According to Railtrack, it was the non-payment of this £162m which triggered the crisis. Otherwise the company would have remained solvent. This is somewhat disingenuous given its stricken state because of Hatfield, the West Coast project and the tougher penalty payments regime in the Regulator’s control period which started on April 1.

However, just because most of Railtrack’s whinges are self-serving and gloss over its own culpability, it is increasingly apparent the decision by the Government to push the company into administration rather than simply taking it over, even if only temporarily, was mistaken. The Independent on Sunday reported on November 18 that Byers was facing no fewer than seven possible legal challenges to his action.

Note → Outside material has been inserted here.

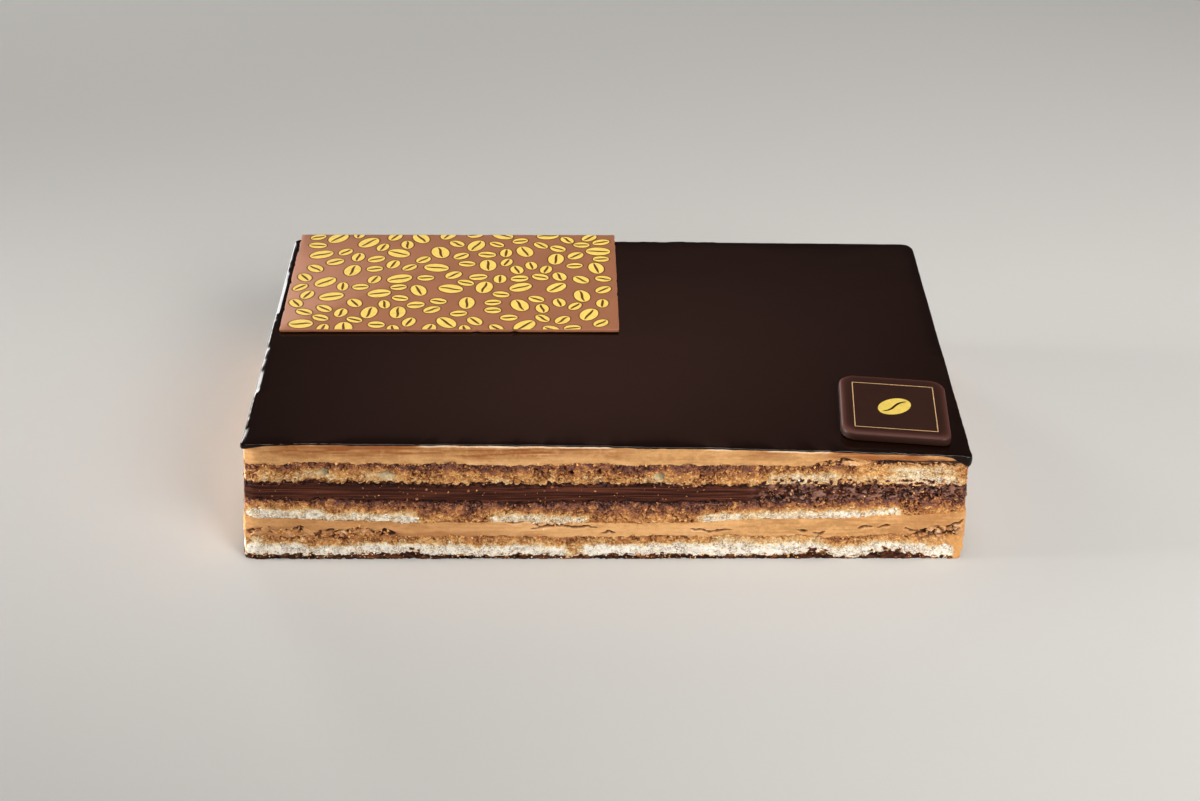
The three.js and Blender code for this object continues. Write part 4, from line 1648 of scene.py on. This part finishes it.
class OPERACAKE_OT_badge(bpy.types.Operator):
    """Makes the moulded badge with its gold frame line and a plain bean"""

    bl_idname = "opera_cake.badge"
    bl_label = "Badge"

    def execute(self, context):
        rest = Rest("badge")
        width, depth, thickness = rest.size
        outline = rounded_outline(width, depth, BADGE_RADII, 0.8)
        profile = [(share * thickness, inset) for share, inset in BADGE_PROFILE]
        points, faces = plate_shape(outline, rest.size, profile)
        # painted highlight: the upper bevel is tinted lighter
        edge = [smooth(inset, 2.2, 0.4) * (share > 0.8) for share, inset in BADGE_PROFILE]
        marks = {"edge": np.repeat(edge, len(outline))}
        dark = settings().chocolate.badge
        bevel_highlight = linear("#4C2C24")
        material = chocolate_material("dark_chocolate_moulded_satin", dark, 0.48, bevel_highlight, 7, 1.26)
        made = piece("badge_moulded", rest.placed(points), faces, material, marks, sharp=40)
        mounted(made, "badge", "badge")

        side = settings().gold.frame_size / MM
        outer = rounded_outline(side, side, [0.15] * 4, side)
        inner = rounded_outline(side - 2 * FRAME_LINE, side - 2 * FRAME_LINE, [0.1] * 4, side)
        low, high = thickness - PRINT_SUNK, thickness + PRINT_PROUD
        rings = []
        for ring, height in ((outer, low), (outer, high), (inner, high), (inner, low)):
            rings.append(np.column_stack([ring - (0, FRAME_FORWARD), np.full(len(ring), height)]))
        numbers, faces = stacked(4, len(outer))
        faces.extend(ring_quads(numbers[3], numbers[0]))
        line_gold = gold_material("gold_cocoa_butter_line", linear("#CFA675"))
        points = rest.placed(np.concatenate(rings))
        made = piece("badge_frame_line", points, faces, line_gold, smooth_faces=False)
        mounted(made, "badge")

        bean = BADGE_BEAN
        line = slit_line(0.9 * bean["length"], bean["slit"], bean["swing"])
        bright = gold_material("gold_cocoa_butter_bean", linear("#E4C55C"))
        for name, shape, look, proud in (
            ("badge_bean", oval(bean["length"], bean["width"]), bright, PRINT_PROUD),
            ("badge_bean_slit", line, material, SLIT_PROUD),
        ):
            shape = turned(shape, math.radians(bean["turn"]), (0, -FRAME_FORWARD))
            points, faces = printed([shape], rest, thickness, proud)
            mounted(piece(name, points, faces, look, smooth_faces=False), "badge")
        return {"FINISHED"}


# ---------------------------------------------------------------- crumbs


def crumb_shape():
    """The twelve corners and twenty faces of an icosahedron one across."""
    golden = (1 + 5**0.5) / 2
    corners = []
    for a in (-1, 1):
        for b in (-golden, golden):
            corners.extend([(a, b, 0), (0, a, b), (b, 0, a)])
    corners = np.array(corners, float)
    corners /= 2 * np.linalg.norm(corners[0])
    edge = min(np.linalg.norm(corners[0] - other) for other in corners[1:]) * 1.01
    faces = []
    for i in range(12):
        for j in range(i + 1, 12):
            for k in range(j + 1, 12):
                a, b, c = corners[[i, j, k]]
                if max(np.linalg.norm(a - b), np.linalg.norm(b - c), np.linalg.norm(a - c)) > edge:
                    continue
                faces.append((i, j, k) if np.dot(np.cross(b - a, c - a), a + b + c) > 0 else (i, k, j))
    return corners, np.array(faces)


def random_turns(rng, count):
    """As many random rotations as asked, as matrices."""
    q = rng.normal(size=(count, 4))
    w, x, y, z = (q / np.linalg.norm(q, axis=1)[:, None]).T
    return np.array(
        [
            [1 - 2 * (y * y + z * z), 2 * (x * y - z * w), 2 * (x * z + y * w)],
            [2 * (x * y + z * w), 1 - 2 * (x * x + z * z), 2 * (y * z - x * w)],
            [2 * (x * z - y * w), 2 * (y * z + x * w), 1 - 2 * (x * x + y * y)],
        ]
    ).transpose(2, 0, 1)


def crumbs(places, sizes, seed):
    """One joined mesh of small torn crumbs at the given places. Those at the foot lie flat on the floor."""
    rng = np.random.default_rng(seed)
    corners, triangles = crumb_shape()
    count = len(places)
    shapes = corners * rng.uniform(0.6, 1.35, (count, len(corners), 1))
    shapes = shapes * rng.uniform(0.55, 1.3, (count, 1, 3))
    shapes = np.einsum("nij,nkj->nki", random_turns(rng, count), shapes)
    points = shapes * np.asarray(sizes)[:, None, None] + np.asarray(places)[:, None, :]
    points[..., 2] = np.maximum(points[..., 2], 0)
    faces = triangles[None] + (np.arange(count) * len(corners))[:, None, None]
    return points.reshape(-1, 3), faces.reshape(-1, 3).tolist()


# Loose crumbs on the cut: the soaking of their crumb, its range on the sponge where they stick, and
# the slot of their finish.
CRUMB_KINDS = {
    "crumbs_pale": {"soak": 0.1, "from": 0.0, "to": 0.25, "slot": "sponge_bottom"},
    "crumbs_golden": {"soak": 0.42, "from": 0.25, "to": 0.8, "slot": "sponge_top"},
    "crumbs_dark": {"soak": 0.68, "from": 0.55, "to": 1.0, "slot": "sponge_middle"},
}
CRUMBS_ON_SPONGE = 2600
# Crumbs along the borders: the layer under the border, their kind, how many, and how far they
# reach below and above it.
BORDER_CRUMBS = (
    ("base_coat", "crumbs_pale", 110, (-0.5, 0.5)),
    ("base_coat", "crumbs_golden", 460, (-0.9, 0.5)),
    ("sponge_bottom", "crumbs_golden", 300, (-0.2, 0.8)),
    ("cream_lower", "crumbs_golden", 120, (-0.3, 0.3)),
    ("sponge_middle", "crumbs_dark", 240, (-0.3, 0.5)),
    ("ganache", "crumbs_dark", 240, (-0.3, 0.6)),
    ("ganache", "crumbs_dark", 260, (-5.5, -0.3)),
    ("ganache", "crumbs_golden", 40, (-5.5, -0.3)),
    ("sponge_top", "crumbs_golden", 320, (-0.2, 0.4)),
)
# More crumbs where the knife tore a layer: where, from which border and how far up, their kind and
# how many.
TORN_CRUMBS = (
    (CREAM_TORN, "sponge_bottom", 2.8, "crumbs_golden", 330),
    (CREAM_TORN, "sponge_bottom", 2.0, "crumbs_dark", 60),
    (CREAM_LUMPY, "sponge_top", 1.2, "crumbs_golden", 110),
    (GANACHE_CRUMBLY, "sponge_middle", 6.0, "crumbs_dark", 420),
    (GANACHE_CRUMBLY, "sponge_middle", 6.0, "crumbs_golden", 90),
)
CREAM_BEADS = 460  # beads of cream along its lower borders


def crumb_size(rng):
    """The size of one crumb: most are small."""
    return 0.28 + 0.5 * rng.random() ** 3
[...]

Nationalising Railtrack, even temporarily, rather than forcing it into administration, would have been much simpler – the shareholders could not have protested at being ripped off, there would be no need to consider bidders such as the German bank, WestLB which is adding complexity to the process, and the Government would not have had to put in expensive administrators while it worked out a new structure for the industry. The fudge of administration has gained nothing.

There were three reasons why Byers eschewed renationalisation: it went counter to New Labour’s expressed philosophy, it would have put the railways firmly on the Government balance sheet, and he had legal advice that the shareholders were entitled to the average price of the past three years, some £8 per share rather than £2.80. The first two are political and therefore not gospel, and the third could have been dealt with through negotiation.

Had Railtrack fought, it may well have been that Byers would have been forced simply to cough up and buy out the shareholders. Strangely, Railtrack’s craven contribution to its own demise might not have done Byers a favour.